◆ **Your instructions**
Locate the string "Identity" in the listing below. Copy every line where it is found.

****************

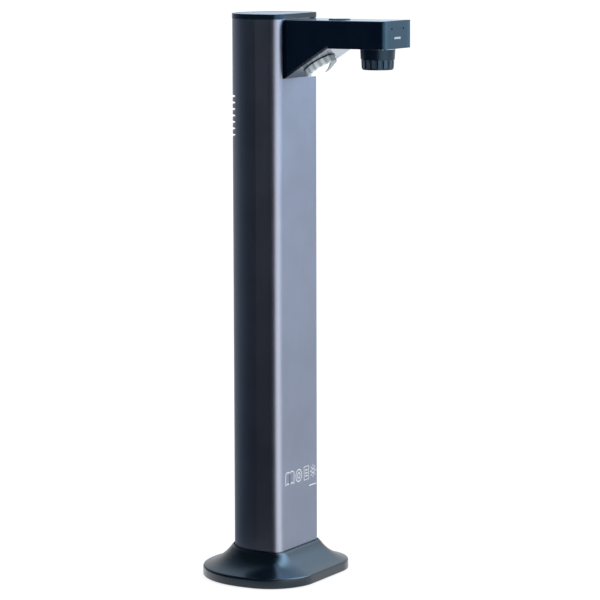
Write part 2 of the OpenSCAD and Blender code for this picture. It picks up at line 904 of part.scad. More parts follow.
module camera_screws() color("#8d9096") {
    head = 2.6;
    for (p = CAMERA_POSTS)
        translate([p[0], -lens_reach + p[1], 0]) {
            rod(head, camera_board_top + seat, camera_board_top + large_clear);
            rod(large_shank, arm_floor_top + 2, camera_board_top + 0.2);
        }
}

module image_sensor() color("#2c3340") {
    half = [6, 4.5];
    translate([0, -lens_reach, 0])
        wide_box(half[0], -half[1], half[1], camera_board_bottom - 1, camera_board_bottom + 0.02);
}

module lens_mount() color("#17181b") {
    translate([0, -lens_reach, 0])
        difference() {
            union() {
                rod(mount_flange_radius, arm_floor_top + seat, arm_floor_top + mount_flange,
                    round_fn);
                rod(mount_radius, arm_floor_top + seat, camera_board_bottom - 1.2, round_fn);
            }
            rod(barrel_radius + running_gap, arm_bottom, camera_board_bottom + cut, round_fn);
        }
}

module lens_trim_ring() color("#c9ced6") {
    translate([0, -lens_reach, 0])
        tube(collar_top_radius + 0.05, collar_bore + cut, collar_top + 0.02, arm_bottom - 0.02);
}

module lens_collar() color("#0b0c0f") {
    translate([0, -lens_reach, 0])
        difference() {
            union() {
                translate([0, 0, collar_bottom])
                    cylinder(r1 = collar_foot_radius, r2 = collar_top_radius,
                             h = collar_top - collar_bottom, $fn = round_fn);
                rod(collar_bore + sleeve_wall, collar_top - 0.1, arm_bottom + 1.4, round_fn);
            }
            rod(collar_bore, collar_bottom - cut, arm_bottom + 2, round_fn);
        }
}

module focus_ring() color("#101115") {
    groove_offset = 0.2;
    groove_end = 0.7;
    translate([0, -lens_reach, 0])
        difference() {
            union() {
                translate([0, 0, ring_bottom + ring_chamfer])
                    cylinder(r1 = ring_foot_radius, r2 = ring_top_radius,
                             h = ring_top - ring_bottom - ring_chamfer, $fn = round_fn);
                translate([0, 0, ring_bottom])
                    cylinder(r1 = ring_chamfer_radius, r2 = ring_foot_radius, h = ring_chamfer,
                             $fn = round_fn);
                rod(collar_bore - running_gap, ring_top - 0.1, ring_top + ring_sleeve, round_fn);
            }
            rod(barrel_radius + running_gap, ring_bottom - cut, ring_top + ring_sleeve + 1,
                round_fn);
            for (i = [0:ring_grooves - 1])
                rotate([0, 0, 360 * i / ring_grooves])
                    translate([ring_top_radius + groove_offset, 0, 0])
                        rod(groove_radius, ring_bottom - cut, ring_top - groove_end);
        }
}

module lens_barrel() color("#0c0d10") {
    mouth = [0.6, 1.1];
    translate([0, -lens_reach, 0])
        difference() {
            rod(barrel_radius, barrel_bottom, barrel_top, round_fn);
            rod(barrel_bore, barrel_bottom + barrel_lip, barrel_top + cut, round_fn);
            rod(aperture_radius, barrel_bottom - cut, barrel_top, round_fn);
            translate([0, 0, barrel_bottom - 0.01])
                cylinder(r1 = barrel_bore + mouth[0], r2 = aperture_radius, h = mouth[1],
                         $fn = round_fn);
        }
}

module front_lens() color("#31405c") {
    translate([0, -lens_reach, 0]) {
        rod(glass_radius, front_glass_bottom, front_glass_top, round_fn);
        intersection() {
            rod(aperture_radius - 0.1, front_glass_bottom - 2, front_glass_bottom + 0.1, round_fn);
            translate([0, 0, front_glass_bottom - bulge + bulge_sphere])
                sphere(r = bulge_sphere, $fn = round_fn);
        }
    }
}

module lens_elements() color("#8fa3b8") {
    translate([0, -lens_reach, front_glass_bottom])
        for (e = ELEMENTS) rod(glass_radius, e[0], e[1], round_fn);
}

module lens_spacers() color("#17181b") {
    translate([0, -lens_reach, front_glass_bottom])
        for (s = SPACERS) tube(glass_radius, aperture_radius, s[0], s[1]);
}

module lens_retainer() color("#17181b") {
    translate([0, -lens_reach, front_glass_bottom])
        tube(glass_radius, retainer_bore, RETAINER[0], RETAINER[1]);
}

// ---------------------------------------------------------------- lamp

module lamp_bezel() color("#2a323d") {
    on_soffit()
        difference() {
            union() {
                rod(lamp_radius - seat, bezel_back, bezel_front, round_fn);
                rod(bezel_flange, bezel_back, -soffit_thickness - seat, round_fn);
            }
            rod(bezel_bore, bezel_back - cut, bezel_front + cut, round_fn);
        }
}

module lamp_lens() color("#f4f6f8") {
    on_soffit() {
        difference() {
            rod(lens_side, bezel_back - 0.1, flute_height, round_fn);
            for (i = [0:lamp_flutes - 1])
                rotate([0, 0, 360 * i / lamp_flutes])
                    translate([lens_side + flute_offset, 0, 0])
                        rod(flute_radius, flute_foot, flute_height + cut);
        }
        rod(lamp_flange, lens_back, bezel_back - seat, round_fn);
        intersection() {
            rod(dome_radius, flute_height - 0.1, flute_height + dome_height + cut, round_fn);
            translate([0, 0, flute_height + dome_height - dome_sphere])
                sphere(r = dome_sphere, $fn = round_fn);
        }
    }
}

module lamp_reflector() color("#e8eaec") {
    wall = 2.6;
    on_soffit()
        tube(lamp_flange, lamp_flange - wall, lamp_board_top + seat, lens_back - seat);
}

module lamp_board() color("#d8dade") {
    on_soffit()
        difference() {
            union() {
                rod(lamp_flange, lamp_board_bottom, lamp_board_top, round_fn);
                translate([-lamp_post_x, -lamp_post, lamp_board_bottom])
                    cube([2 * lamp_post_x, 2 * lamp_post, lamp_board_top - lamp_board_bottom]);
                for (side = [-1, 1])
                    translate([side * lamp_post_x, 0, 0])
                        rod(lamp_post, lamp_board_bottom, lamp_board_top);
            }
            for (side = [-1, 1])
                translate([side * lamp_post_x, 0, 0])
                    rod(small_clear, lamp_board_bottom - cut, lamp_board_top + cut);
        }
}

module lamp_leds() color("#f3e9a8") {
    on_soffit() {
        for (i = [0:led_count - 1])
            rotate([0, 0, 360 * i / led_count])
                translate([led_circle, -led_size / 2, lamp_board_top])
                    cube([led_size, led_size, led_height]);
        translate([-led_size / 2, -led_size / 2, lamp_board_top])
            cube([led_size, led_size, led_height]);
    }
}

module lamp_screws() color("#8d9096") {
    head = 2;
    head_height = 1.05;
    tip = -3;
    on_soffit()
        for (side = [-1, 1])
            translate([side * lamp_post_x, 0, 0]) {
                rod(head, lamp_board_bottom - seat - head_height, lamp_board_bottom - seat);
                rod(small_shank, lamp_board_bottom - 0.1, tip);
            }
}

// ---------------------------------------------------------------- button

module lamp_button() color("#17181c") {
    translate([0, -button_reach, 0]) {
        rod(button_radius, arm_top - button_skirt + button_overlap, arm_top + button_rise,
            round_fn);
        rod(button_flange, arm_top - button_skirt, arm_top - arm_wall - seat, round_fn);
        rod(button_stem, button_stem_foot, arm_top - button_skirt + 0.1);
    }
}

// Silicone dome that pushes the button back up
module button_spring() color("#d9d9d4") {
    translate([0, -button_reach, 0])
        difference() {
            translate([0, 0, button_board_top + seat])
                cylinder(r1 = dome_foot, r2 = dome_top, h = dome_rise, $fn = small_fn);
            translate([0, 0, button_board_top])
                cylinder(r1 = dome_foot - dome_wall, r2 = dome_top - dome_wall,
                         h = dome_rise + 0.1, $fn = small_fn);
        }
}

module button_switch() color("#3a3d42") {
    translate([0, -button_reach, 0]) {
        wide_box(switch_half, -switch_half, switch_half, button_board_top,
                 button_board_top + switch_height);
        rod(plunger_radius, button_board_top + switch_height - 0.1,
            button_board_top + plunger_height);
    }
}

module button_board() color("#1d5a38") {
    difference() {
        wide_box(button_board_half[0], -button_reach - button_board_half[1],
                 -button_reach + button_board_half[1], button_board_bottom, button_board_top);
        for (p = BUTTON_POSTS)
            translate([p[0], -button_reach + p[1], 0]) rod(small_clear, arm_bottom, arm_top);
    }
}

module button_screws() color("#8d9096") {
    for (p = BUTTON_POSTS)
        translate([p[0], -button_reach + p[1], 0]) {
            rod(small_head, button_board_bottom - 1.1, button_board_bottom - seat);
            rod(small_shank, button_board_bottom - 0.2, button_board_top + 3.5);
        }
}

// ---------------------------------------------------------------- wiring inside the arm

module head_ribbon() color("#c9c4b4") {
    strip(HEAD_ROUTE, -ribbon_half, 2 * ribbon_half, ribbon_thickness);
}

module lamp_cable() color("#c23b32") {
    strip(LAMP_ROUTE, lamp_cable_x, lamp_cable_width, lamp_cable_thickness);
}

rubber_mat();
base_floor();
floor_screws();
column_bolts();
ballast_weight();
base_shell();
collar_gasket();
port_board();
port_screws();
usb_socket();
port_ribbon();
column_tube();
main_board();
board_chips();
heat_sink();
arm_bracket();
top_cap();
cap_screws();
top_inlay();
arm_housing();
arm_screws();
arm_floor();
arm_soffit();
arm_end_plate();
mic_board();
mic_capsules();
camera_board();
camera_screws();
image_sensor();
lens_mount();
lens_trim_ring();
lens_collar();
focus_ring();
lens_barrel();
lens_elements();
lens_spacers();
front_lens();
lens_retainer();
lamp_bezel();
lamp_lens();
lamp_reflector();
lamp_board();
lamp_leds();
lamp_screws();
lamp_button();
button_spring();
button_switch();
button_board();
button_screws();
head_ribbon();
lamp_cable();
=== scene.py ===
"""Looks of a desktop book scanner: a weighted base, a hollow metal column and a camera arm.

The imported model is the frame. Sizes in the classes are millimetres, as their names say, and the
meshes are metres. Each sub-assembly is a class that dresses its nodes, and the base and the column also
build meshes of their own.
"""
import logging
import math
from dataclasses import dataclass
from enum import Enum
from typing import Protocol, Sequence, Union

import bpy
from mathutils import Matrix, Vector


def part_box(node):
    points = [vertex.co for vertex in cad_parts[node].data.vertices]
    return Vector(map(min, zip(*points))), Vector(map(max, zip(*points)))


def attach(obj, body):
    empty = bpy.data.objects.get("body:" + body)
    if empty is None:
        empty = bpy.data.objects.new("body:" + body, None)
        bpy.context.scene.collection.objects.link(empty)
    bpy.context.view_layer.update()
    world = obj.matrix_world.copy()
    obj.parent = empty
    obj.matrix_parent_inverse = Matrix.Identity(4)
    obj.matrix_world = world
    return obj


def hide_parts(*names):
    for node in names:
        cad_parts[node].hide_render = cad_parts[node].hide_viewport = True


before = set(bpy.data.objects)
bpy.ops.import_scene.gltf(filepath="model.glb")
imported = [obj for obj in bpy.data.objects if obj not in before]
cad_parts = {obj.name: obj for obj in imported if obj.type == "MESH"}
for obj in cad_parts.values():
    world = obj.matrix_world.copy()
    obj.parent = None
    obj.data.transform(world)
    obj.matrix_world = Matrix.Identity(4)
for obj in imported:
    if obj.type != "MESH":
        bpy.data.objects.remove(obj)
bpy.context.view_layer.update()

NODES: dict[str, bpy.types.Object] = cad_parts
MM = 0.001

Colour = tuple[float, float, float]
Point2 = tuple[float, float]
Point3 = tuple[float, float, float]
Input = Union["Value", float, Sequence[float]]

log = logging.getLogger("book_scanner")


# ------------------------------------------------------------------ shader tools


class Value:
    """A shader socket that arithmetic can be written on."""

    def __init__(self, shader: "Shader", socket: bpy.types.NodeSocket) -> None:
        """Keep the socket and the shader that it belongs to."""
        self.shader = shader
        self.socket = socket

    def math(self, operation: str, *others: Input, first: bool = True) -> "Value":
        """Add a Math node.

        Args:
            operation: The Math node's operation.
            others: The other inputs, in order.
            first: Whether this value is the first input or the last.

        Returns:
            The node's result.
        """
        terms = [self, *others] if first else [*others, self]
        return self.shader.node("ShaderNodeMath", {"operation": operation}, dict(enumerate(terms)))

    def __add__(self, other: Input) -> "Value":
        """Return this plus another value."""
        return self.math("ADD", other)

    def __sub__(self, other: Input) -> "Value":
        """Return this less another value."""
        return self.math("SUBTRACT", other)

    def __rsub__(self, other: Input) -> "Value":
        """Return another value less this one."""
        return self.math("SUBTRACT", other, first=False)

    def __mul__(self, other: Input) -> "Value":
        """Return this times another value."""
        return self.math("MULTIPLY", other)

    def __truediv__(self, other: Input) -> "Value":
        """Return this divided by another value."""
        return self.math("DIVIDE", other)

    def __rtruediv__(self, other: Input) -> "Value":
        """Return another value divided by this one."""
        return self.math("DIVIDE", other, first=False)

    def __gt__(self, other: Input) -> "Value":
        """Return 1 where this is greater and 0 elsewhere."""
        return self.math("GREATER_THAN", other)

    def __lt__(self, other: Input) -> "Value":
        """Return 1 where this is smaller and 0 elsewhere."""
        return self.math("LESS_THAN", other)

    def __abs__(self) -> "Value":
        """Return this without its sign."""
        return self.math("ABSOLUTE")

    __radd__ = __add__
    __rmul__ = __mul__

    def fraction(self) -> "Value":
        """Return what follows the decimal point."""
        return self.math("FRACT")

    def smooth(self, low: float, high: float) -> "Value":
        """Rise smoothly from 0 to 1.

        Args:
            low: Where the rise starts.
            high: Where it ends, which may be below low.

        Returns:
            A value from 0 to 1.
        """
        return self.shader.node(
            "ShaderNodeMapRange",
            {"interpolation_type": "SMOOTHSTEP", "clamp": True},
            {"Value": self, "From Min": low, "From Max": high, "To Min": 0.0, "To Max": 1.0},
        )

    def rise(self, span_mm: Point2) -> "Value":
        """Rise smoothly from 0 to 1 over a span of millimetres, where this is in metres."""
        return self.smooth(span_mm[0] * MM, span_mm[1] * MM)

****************

◆ **In response**
    obj.matrix_parent_inverse = Matrix.Identity(4)
    obj.matrix_world = Matrix.Identity(4)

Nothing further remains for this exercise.